REQUIREMENTS |
Can you write out all of the material below, word for word?

## start

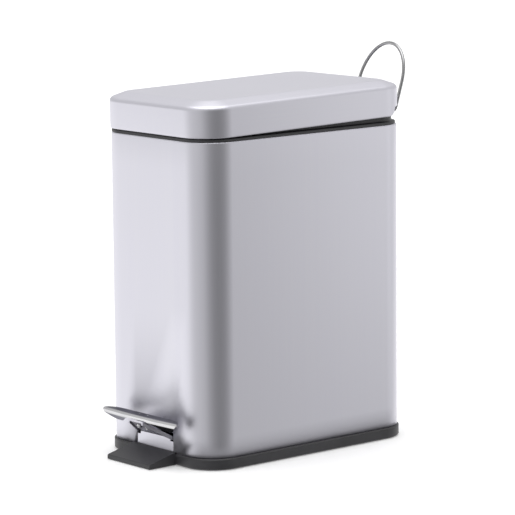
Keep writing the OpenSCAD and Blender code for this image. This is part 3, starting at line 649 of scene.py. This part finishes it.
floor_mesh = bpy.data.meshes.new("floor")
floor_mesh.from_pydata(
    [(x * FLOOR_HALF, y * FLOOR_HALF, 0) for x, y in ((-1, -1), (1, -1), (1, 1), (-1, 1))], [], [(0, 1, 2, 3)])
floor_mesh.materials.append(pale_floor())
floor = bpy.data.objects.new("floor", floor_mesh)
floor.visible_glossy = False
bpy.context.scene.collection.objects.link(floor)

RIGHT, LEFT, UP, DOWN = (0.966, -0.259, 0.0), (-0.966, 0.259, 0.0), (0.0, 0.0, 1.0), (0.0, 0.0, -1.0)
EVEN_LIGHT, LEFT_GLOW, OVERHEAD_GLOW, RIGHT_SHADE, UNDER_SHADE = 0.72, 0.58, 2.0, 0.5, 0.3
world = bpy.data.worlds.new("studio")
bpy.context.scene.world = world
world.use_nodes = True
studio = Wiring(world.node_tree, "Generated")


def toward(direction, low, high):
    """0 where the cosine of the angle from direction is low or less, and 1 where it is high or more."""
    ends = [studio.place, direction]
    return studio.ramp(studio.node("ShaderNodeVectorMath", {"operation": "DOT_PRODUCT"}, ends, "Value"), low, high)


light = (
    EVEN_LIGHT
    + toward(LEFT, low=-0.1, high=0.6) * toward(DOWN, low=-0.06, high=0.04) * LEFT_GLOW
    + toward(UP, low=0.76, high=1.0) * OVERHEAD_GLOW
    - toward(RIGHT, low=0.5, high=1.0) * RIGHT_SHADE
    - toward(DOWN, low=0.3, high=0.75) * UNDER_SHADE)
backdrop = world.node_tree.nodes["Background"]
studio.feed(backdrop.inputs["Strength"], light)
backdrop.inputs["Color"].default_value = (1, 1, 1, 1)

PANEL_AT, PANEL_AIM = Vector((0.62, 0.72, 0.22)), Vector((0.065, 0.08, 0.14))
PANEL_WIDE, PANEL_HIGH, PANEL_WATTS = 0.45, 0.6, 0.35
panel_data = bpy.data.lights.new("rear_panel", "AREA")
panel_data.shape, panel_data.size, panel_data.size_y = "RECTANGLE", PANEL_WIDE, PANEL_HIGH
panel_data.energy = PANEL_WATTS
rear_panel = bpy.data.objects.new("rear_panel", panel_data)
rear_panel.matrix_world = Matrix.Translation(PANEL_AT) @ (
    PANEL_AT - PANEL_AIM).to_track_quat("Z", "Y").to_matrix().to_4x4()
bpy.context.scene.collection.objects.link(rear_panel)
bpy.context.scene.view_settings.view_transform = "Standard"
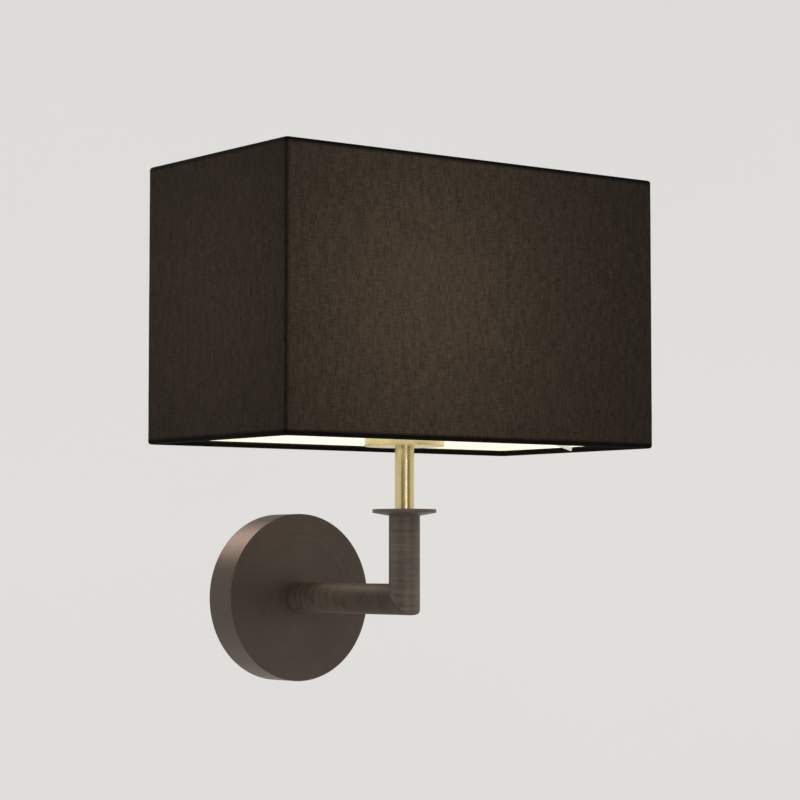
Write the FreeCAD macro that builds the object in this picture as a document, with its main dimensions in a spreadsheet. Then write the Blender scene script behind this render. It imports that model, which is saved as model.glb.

## end

RIGHT ANSWER |
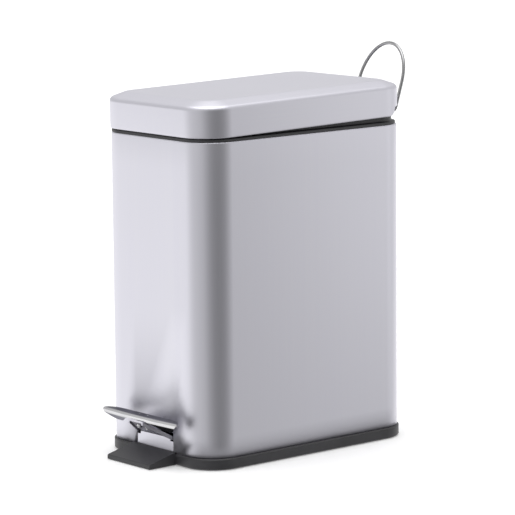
Keep writing the OpenSCAD and Blender code for this image. This is part 3, starting at line 649 of scene.py. This part finishes it.
floor_mesh = bpy.data.meshes.new("floor")
floor_mesh.from_pydata(
    [(x * FLOOR_HALF, y * FLOOR_HALF, 0) for x, y in ((-1, -1), (1, -1), (1, 1), (-1, 1))], [], [(0, 1, 2, 3)])
floor_mesh.materials.append(pale_floor())
floor = bpy.data.objects.new("floor", floor_mesh)
floor.visible_glossy = False
bpy.context.scene.collection.objects.link(floor)

RIGHT, LEFT, UP, DOWN = (0.966, -0.259, 0.0), (-0.966, 0.259, 0.0), (0.0, 0.0, 1.0), (0.0, 0.0, -1.0)
EVEN_LIGHT, LEFT_GLOW, OVERHEAD_GLOW, RIGHT_SHADE, UNDER_SHADE = 0.72, 0.58, 2.0, 0.5, 0.3
world = bpy.data.worlds.new("studio")
bpy.context.scene.world = world
world.use_nodes = True
studio = Wiring(world.node_tree, "Generated")


def toward(direction, low, high):
    """0 where the cosine of the angle from direction is low or less, and 1 where it is high or more."""
    ends = [studio.place, direction]
    return studio.ramp(studio.node("ShaderNodeVectorMath", {"operation": "DOT_PRODUCT"}, ends, "Value"), low, high)


light = (
    EVEN_LIGHT
    + toward(LEFT, low=-0.1, high=0.6) * toward(DOWN, low=-0.06, high=0.04) * LEFT_GLOW
    + toward(UP, low=0.76, high=1.0) * OVERHEAD_GLOW
    - toward(RIGHT, low=0.5, high=1.0) * RIGHT_SHADE
    - toward(DOWN, low=0.3, high=0.75) * UNDER_SHADE)
backdrop = world.node_tree.nodes["Background"]
studio.feed(backdrop.inputs["Strength"], light)
backdrop.inputs["Color"].default_value = (1, 1, 1, 1)

PANEL_AT, PANEL_AIM = Vector((0.62, 0.72, 0.22)), Vector((0.065, 0.08, 0.14))
PANEL_WIDE, PANEL_HIGH, PANEL_WATTS = 0.45, 0.6, 0.35
panel_data = bpy.data.lights.new("rear_panel", "AREA")
panel_data.shape, panel_data.size, panel_data.size_y = "RECTANGLE", PANEL_WIDE, PANEL_HIGH
panel_data.energy = PANEL_WATTS
rear_panel = bpy.data.objects.new("rear_panel", panel_data)
rear_panel.matrix_world = Matrix.Translation(PANEL_AT) @ (
    PANEL_AT - PANEL_AIM).to_track_quat("Z", "Y").to_matrix().to_4x4()
bpy.context.scene.collection.objects.link(rear_panel)
bpy.context.scene.view_settings.view_transform = "Standard"
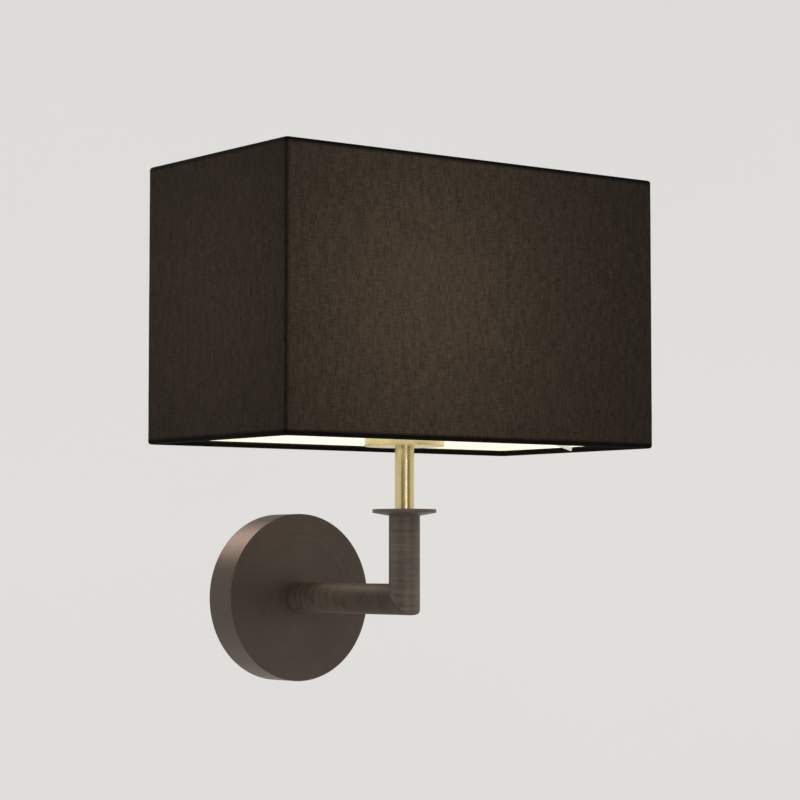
Write the FreeCAD macro that builds the object in this picture as a document, with its main dimensions in a spreadsheet. Then write the Blender scene script behind this render. It imports that model, which is saved as model.glb.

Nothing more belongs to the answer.